Nie ma wątpliwości, że jestem rdzeniem pokolenia komiksowego wolnej Polski. Pamiętam dzień, w którym będąc dzieckiem kupiłem jako ciekawostkę w kiosku pierwszy numer „Spider-Mana”, w tym samym miesiącu, w którym był wydany (pamiętam też inny dzień kilkanaście lat później, w którym sobie zdałem sprawę, że byłem idiotą, że nie zachowałem tego pierwszego numeru Spider-Mana). Nie mogę jednak powiedzieć, żeby po wyjściu z dzieciństwa jakikolwiek komiks był dla mojego życia ważny. Nie powiedziałbym też, żeby jakikolwiek komiks był w takim samym stopniu inspirujący dla mnie jak moje ulubione książki, filmy, malarstwo czy kreskówki. Innymi słowy, prawdopodobnie jakbym przeznaczył w przeszłości czas spędzony na czytanie komiksów na odrabianie lekcji, dziś byłbym tym samym człowiekiem, może nawet lepszym.

W ogóle to te podsumowanie zakończyłem wnioskiem, że największy wpływ na mnie, przynajmniej skupiając się na popkulturze, miały obejrzane w dzieciństwie kreskówki, spośród których z dzisiejszego punktu widzenia śmierć Optimusa Prime’a w „Transformers: The Movie” z 1984 r. była najbardziej formującym przeżyciem. Na całe życie pozostały we mnie fragmenty z Tsubasy, Gigi’ego, filmów Disneya, Rycerzy Zodiaku i mgliste wspomnienia mniej znanych kreskówek na świętej pamięci WOT’cie (dla niezorientowanych – Warszawski
Ośrodek Telewizyjny), Polonii 1 czy Canal Plus. Późniejsze kreskówki,
oglądane nawet w liceum (jak DBZ) lub na studiach (jak South Park) miały choćby w niewielkim stopniu wpływ na mój charakter i tożsamość.

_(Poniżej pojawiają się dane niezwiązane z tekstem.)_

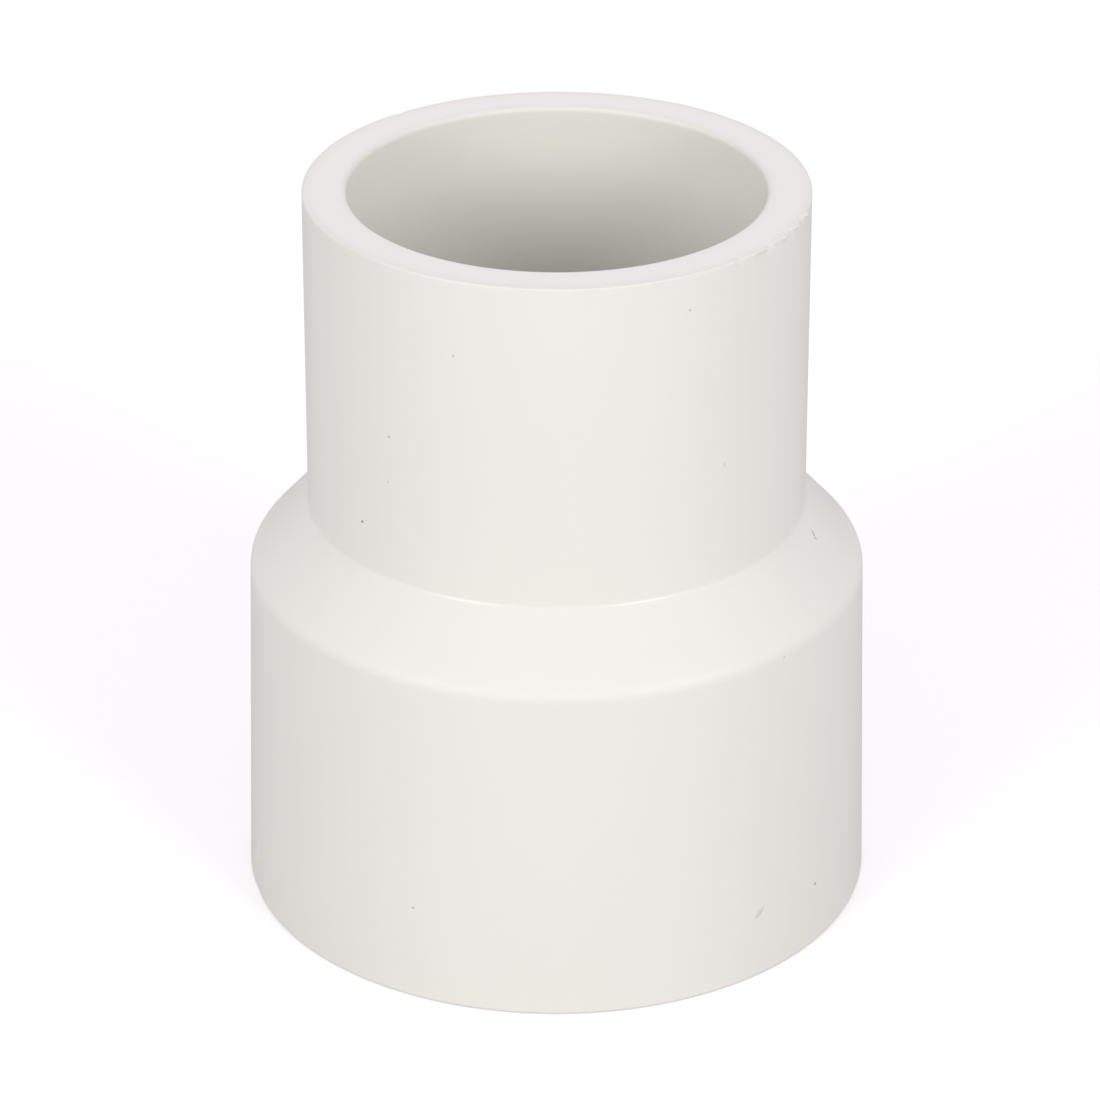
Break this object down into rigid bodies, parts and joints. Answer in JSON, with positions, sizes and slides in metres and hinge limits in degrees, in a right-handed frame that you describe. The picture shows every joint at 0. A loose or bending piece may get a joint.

Z komiksów, w całości do dziś pamiętam chyba tylko komiks „Hernan
Cortez i podbój Meksyku” z 1989 r. i to też chyba jedynie dlatego, że był pierwszym komiksem, jaki w życiu przeczytałem. Możliwe, że tak mi zapadł w pamięć z jakiegoś innego powodu ale to i tak świadczy o tym, że komiksy bardziej się pamięta jako wspomnienie dzieciństwa niż coś formującego, inspirującego.
Ale chciałem spytać czy to tylko ja tak odebrałem potencjał komiksu? Pytam, bo chciałem sobie na emeryturę zaplanować rysowanie komiksów, bo lubię rysować, ale zastanawiam się czy warto.